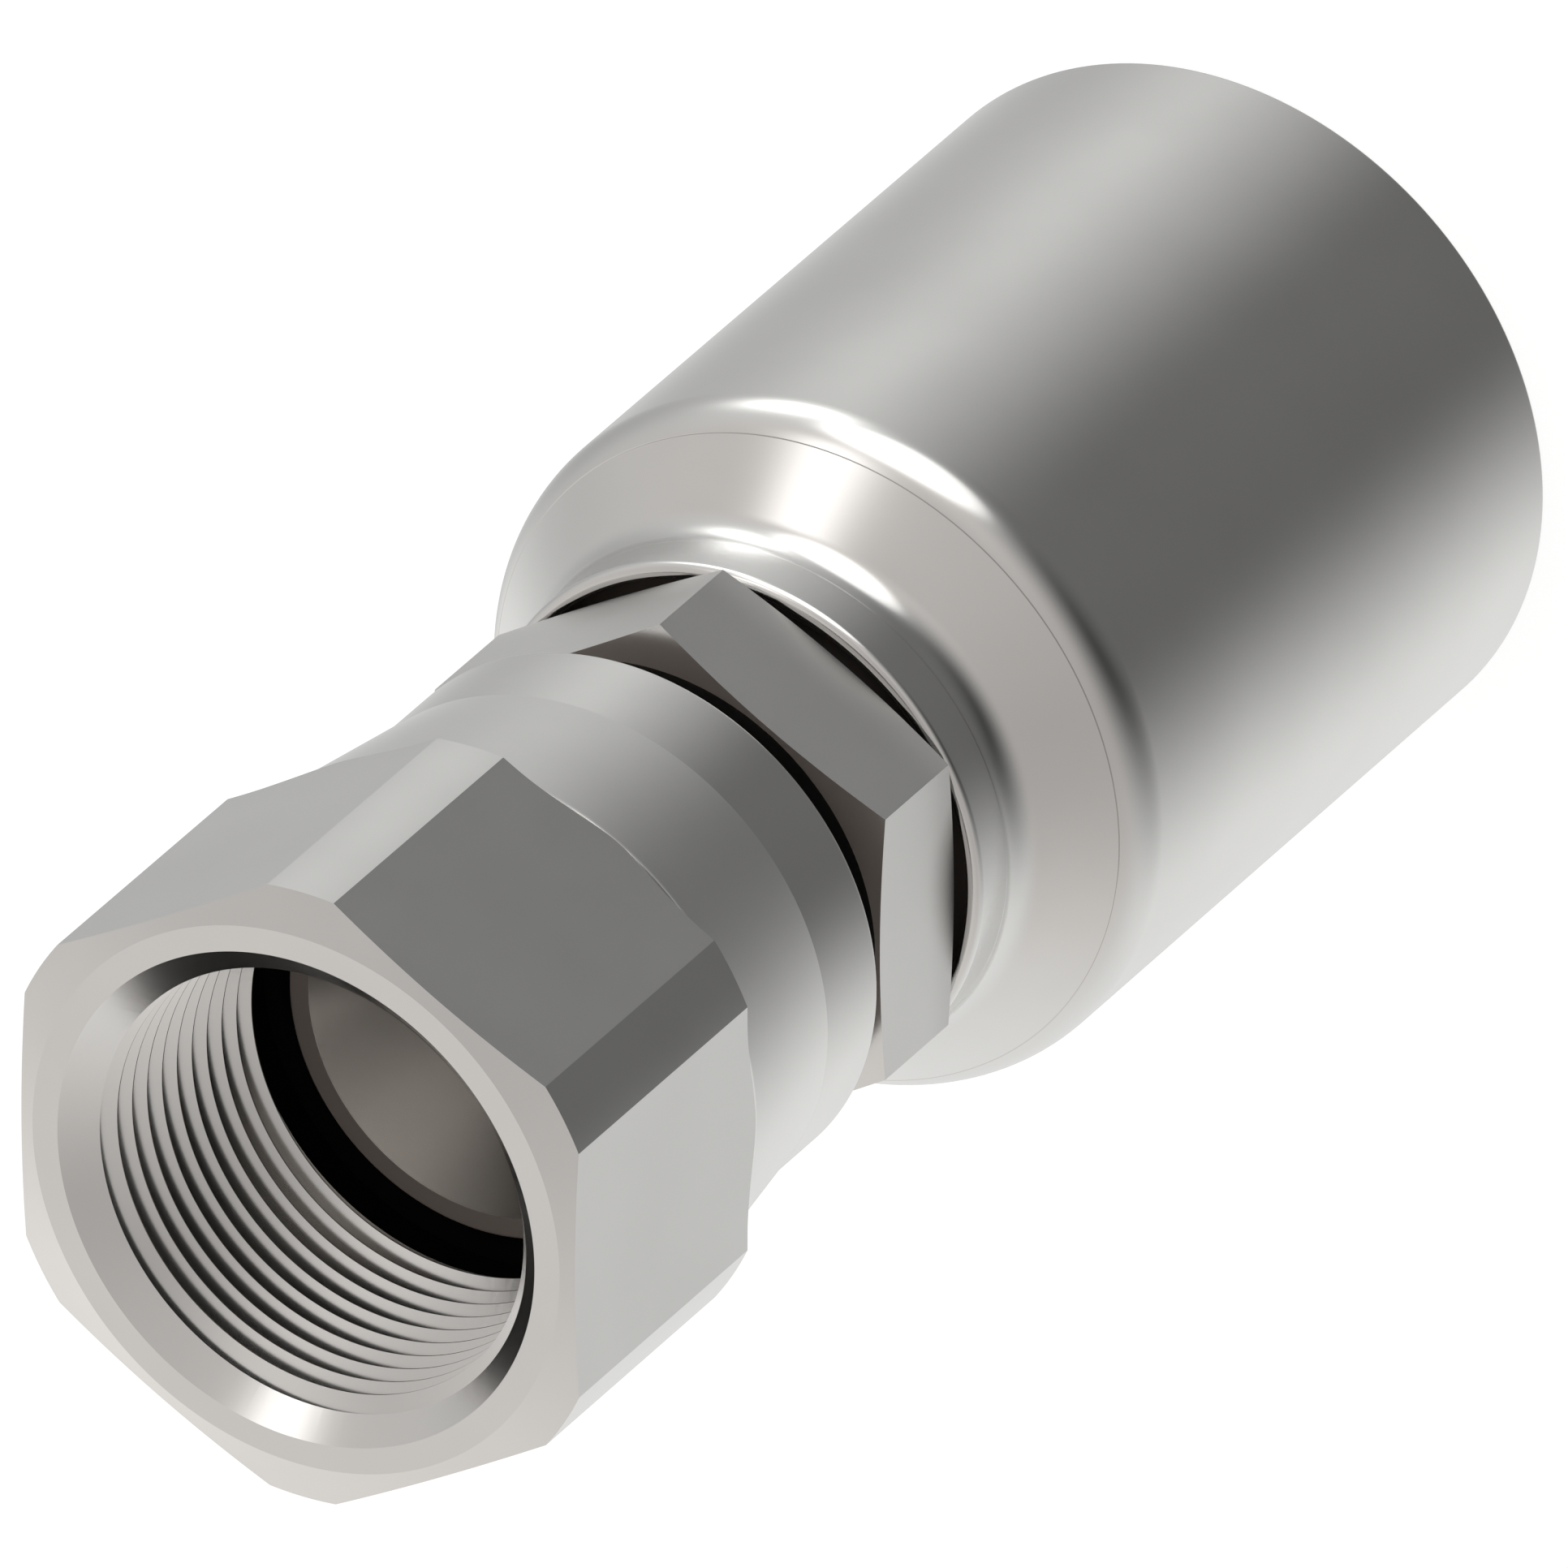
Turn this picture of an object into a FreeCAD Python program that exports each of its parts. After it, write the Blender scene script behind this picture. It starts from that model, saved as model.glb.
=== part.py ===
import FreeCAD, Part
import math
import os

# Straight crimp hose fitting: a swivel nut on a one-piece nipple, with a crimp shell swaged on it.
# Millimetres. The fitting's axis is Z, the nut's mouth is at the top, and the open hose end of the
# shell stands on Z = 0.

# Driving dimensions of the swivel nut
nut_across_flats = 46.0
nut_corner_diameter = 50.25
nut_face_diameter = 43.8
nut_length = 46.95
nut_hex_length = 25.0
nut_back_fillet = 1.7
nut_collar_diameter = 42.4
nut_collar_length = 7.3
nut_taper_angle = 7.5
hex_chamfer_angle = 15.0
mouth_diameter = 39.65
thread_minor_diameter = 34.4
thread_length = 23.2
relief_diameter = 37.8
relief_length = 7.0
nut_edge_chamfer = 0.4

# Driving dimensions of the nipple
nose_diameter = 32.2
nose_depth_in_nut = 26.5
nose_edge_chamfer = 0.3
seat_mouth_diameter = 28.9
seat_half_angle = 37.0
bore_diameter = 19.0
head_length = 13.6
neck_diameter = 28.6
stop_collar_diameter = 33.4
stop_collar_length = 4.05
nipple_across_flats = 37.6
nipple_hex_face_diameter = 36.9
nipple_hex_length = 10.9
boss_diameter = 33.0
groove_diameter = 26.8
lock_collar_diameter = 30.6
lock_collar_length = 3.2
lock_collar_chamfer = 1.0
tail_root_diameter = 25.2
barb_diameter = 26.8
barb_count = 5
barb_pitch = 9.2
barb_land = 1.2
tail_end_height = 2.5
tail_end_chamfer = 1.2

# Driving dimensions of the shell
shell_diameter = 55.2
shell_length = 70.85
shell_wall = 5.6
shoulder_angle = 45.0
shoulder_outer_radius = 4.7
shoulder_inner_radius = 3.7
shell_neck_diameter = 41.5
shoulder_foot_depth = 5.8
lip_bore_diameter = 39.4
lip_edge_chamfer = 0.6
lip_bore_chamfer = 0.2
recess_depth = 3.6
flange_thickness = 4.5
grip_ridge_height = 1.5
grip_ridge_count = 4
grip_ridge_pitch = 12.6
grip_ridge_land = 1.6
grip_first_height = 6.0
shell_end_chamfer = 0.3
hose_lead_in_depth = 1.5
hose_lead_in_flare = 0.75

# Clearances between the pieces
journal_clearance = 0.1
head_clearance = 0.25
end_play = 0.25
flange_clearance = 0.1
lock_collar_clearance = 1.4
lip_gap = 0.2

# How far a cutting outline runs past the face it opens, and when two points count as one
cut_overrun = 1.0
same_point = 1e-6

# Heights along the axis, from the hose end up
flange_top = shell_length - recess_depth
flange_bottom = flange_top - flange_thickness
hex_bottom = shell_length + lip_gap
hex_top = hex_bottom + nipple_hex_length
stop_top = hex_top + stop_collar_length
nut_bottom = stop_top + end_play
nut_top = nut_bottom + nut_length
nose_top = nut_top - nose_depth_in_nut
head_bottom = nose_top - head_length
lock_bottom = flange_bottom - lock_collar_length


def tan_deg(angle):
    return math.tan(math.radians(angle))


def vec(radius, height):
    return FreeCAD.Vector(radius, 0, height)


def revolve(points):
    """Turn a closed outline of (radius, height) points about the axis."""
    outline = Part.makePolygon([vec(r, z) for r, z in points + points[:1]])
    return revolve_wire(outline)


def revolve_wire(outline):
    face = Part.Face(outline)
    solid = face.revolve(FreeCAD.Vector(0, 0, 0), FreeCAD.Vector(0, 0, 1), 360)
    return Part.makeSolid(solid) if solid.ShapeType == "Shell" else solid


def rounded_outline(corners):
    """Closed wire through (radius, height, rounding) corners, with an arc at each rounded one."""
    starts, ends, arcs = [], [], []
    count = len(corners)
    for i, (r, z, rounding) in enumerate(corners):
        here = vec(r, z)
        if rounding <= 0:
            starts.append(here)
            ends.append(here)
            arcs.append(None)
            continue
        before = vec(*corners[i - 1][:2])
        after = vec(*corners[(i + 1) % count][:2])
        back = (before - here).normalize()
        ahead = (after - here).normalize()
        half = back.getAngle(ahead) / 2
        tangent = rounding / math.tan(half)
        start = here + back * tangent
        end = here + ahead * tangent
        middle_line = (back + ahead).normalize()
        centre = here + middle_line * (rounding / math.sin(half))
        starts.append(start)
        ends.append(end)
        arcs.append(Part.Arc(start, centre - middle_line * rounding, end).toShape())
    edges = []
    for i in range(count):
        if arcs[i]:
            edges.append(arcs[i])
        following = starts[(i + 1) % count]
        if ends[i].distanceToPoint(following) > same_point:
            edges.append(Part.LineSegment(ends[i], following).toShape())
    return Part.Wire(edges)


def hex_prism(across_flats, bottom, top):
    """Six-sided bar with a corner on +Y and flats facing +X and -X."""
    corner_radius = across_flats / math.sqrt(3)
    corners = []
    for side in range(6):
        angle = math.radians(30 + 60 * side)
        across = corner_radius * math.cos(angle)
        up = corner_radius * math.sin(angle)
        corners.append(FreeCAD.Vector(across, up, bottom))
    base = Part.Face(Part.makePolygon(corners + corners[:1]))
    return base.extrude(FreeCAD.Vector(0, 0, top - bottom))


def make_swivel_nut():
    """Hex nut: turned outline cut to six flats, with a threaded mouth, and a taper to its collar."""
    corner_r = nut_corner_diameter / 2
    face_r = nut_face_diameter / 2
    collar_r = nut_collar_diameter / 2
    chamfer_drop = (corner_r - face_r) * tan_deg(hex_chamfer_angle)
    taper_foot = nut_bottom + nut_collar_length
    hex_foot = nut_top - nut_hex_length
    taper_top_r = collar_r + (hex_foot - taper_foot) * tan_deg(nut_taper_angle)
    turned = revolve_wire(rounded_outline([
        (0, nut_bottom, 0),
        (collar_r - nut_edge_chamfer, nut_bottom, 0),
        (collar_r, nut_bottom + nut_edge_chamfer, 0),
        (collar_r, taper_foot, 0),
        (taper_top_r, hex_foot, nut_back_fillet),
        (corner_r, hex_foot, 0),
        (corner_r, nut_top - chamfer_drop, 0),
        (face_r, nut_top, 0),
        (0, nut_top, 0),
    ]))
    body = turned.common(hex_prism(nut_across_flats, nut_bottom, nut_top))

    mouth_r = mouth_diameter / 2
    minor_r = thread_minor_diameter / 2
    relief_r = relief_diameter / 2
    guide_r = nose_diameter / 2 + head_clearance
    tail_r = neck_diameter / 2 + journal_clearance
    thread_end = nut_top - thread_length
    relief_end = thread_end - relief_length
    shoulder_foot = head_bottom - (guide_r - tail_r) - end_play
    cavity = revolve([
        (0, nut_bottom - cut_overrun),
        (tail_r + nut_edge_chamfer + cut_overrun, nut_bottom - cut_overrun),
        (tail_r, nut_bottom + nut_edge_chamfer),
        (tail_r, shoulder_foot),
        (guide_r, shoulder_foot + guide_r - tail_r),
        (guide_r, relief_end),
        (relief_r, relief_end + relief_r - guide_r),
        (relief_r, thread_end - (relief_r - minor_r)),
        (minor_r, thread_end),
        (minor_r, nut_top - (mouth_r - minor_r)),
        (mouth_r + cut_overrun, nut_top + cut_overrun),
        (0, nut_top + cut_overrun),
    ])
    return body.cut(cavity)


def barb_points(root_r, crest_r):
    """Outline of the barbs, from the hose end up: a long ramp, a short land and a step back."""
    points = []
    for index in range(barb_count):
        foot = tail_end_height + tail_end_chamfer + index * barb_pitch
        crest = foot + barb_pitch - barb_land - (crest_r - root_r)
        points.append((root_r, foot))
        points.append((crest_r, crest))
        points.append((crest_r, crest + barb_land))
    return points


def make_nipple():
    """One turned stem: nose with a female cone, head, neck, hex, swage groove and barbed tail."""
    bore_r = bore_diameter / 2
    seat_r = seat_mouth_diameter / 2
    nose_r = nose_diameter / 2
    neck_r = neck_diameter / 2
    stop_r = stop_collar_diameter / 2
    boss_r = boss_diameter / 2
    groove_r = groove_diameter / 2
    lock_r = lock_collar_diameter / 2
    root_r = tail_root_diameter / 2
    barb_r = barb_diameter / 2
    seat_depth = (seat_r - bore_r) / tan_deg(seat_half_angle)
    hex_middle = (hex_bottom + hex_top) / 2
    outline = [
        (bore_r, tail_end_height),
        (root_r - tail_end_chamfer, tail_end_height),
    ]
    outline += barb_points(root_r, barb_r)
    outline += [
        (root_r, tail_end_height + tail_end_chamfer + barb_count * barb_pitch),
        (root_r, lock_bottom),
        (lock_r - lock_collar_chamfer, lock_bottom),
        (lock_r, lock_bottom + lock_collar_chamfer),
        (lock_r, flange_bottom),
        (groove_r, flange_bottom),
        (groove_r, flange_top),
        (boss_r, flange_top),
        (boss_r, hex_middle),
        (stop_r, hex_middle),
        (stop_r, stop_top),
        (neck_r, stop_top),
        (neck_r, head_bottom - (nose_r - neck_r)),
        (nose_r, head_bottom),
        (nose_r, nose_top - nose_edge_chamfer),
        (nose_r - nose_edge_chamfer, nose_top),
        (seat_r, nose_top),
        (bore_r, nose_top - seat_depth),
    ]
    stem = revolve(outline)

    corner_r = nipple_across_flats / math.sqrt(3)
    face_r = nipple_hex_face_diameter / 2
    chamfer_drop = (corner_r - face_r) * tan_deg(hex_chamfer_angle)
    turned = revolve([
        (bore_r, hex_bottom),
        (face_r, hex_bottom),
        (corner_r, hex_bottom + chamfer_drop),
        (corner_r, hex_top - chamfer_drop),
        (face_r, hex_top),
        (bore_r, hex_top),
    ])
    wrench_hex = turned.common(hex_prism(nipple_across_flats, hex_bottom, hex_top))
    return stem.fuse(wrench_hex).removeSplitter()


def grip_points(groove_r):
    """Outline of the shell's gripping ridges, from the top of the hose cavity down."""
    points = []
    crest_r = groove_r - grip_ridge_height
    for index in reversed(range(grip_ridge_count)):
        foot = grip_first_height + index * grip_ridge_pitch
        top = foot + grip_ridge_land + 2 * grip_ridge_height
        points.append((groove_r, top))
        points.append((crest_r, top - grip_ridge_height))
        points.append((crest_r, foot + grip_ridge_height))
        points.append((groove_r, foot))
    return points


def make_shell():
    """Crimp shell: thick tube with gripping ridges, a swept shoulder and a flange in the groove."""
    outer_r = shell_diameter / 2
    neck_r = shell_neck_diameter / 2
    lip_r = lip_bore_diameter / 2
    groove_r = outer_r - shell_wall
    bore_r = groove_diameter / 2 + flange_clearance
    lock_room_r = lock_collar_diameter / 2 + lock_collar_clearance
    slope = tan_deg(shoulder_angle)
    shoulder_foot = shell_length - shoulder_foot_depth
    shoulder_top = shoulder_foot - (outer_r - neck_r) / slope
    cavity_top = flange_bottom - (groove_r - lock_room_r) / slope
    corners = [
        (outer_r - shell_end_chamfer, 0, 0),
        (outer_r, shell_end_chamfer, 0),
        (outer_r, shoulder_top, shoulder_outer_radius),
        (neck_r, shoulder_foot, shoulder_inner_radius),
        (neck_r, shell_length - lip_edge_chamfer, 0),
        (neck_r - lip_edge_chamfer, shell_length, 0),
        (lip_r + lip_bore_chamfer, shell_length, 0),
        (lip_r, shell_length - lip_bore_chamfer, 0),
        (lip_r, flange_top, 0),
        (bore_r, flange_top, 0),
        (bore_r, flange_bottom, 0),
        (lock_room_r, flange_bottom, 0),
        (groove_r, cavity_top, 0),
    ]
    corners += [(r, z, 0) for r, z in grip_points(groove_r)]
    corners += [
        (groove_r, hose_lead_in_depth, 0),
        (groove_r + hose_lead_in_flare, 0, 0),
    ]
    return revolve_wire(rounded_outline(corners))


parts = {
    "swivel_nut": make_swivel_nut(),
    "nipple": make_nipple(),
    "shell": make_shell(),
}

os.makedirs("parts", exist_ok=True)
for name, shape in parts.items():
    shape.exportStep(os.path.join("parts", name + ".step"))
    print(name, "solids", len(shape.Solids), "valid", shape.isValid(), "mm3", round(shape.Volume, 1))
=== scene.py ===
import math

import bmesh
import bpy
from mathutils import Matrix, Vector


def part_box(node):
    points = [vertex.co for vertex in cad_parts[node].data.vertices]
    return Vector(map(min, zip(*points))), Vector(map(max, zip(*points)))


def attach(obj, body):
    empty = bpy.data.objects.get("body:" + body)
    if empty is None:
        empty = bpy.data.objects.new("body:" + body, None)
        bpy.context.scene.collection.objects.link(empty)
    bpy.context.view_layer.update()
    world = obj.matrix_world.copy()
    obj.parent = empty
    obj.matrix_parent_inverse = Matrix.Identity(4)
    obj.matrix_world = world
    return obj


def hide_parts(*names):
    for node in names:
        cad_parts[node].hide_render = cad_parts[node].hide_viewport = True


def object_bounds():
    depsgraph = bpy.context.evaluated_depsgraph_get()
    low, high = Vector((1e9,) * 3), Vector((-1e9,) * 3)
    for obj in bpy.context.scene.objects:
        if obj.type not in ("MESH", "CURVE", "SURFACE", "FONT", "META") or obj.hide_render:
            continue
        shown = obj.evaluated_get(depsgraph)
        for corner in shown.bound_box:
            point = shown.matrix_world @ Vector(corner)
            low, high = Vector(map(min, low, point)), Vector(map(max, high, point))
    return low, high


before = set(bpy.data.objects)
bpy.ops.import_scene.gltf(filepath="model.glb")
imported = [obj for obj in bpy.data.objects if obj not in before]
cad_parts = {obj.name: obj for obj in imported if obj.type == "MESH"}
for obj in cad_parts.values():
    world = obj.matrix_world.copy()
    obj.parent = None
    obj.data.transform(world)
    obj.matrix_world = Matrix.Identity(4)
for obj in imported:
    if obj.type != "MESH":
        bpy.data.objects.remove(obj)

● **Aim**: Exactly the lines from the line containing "corners += [(r, z, 0)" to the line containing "obj.parent = empty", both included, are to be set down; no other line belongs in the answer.

● **Output**:
    corners += [(r, z, 0) for r, z in grip_points(groove_r)]
    corners += [
        (groove_r, hose_lead_in_depth, 0),
        (groove_r + hose_lead_in_flare, 0, 0),
    ]
    return revolve_wire(rounded_outline(corners))


parts = {
    "swivel_nut": make_swivel_nut(),
    "nipple": make_nipple(),
    "shell": make_shell(),
}

os.makedirs("parts", exist_ok=True)
for name, shape in parts.items():
    shape.exportStep(os.path.join("parts", name + ".step"))
    print(name, "solids", len(shape.Solids), "valid", shape.isValid(), "mm3", round(shape.Volume, 1))
=== scene.py ===
import math

import bmesh
import bpy
from mathutils import Matrix, Vector


def part_box(node):
    points = [vertex.co for vertex in cad_parts[node].data.vertices]
    return Vector(map(min, zip(*points))), Vector(map(max, zip(*points)))


def attach(obj, body):
    empty = bpy.data.objects.get("body:" + body)
    if empty is None:
        empty = bpy.data.objects.new("body:" + body, None)
        bpy.context.scene.collection.objects.link(empty)
    bpy.context.view_layer.update()
    world = obj.matrix_world.copy()
    obj.parent = empty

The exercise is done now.